The inspectors performed an in-depth review of Entergy’s apparent cause evaluation and corrective actions associated with CR-PNP-2014-1851, “A Negative Trend of Valves\ Trended to Satisfy IST Requirements Has Been Identified.” Specifically, the monitoring of valve stroke times for multiple safety-related valves was not identifying adverse trends in an effective and timely manner, which resulted in equipment operability issues and emergent repairs.
Entergy staff determined there were two apparent causes: 1) component and system engineers and supervisors were generally unaware of their responsibilities to review and trend IST component data as required by Entergy fleet procedures, and 2) the IST engineer did not take timely action to initiate CRs in accordance with program requirements. Entergy staff also determined that system monitoring challenge board meetings were not conducted on a regular basis during this period as required by procedure EN-DC-159, “System Monitoring Program.” 
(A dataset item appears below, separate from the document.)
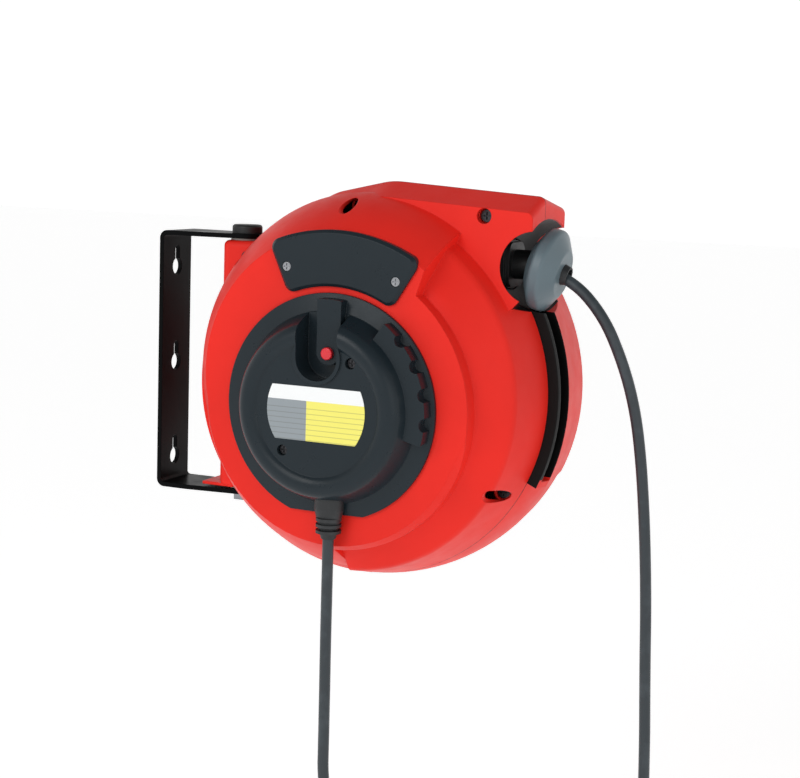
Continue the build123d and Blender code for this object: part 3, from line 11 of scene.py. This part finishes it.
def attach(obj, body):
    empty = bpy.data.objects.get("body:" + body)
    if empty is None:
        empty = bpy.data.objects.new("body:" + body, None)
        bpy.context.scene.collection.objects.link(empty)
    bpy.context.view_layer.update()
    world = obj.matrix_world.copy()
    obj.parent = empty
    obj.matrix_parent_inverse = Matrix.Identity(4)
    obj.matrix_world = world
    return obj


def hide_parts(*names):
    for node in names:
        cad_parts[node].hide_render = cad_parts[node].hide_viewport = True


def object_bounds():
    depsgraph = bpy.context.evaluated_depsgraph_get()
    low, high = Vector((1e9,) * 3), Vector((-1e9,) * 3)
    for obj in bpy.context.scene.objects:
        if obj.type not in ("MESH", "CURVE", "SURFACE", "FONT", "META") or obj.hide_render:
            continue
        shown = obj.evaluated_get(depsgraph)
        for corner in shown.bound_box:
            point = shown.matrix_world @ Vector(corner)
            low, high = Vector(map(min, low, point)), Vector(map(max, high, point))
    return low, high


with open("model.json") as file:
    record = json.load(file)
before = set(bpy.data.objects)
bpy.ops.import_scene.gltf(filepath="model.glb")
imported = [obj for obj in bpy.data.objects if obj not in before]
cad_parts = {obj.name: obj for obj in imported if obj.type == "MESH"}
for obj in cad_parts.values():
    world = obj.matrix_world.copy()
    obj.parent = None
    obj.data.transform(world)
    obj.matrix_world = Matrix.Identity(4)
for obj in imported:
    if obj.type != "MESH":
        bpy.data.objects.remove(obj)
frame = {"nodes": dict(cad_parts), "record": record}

CAD_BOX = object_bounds()

# ---------------------------------------------------------------- driving sizes
CORD_R = 0.0046
CORD_Y = 0.006
DRUM_CENTRE = Vector((0.196, 0.0, -0.009))
MOUTH = Vector((0.350, CORD_Y, 0.1003))
COIL_CENTRE = Vector((0.207, -0.0843, -0.420))
COIL_CONTROL_R = 0.0504
COIL_PITCH = 0.0094
COIL_ENTRY_DEG = 41.8
COIL_TURNS = 2.116
COIL_POINTS = 34
PLUG_TOP = Vector((0.257, -0.0744, -0.466))

OUTLET_ROUTE = [
    (0.337, CORD_Y, 0.0996),
    (0.365, CORD_Y, 0.0931),
    (0.395, CORD_Y, 0.065),
    (0.414, CORD_Y, 0.027),
    (0.426, CORD_Y, -0.010),
    (0.433, CORD_Y, -0.050),
    (0.4385, CORD_Y, -0.100),
    (0.443, CORD_Y, -0.160),
    (0.4456, CORD_Y, -0.225),
    (0.449, CORD_Y, -0.290),
    (0.4505, CORD_Y, -0.352),
]
SUPPLY_ROUTE = [
    (0.206, -0.0942, -0.101),
    (0.206, -0.0942, -0.190),
    (0.2068, -0.0942, -0.270),
    (0.207, -0.0942, -0.345),
]
TAIL_TOP_Z = -0.440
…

The inspectors concluded that Entergy staff conducted an appropriate review to identify the likely causes of the IST trending issue. The inspectors also concluded that Entergy staff identified the extent of condition which was mostly the trending of IST program data for the in scope systems; however, the review included an evaluation of the other programs where trending is performed as part of condition monitoring. Corrective actions included a review of the procedure requirements conducted between the system engineers and their supervisors, establishment of a reoccurring schedule for system monitoring challenge board meetings, training for system engineers on monitoring and trending expectations, and revisions of system monitoring plans to include IST data parameter.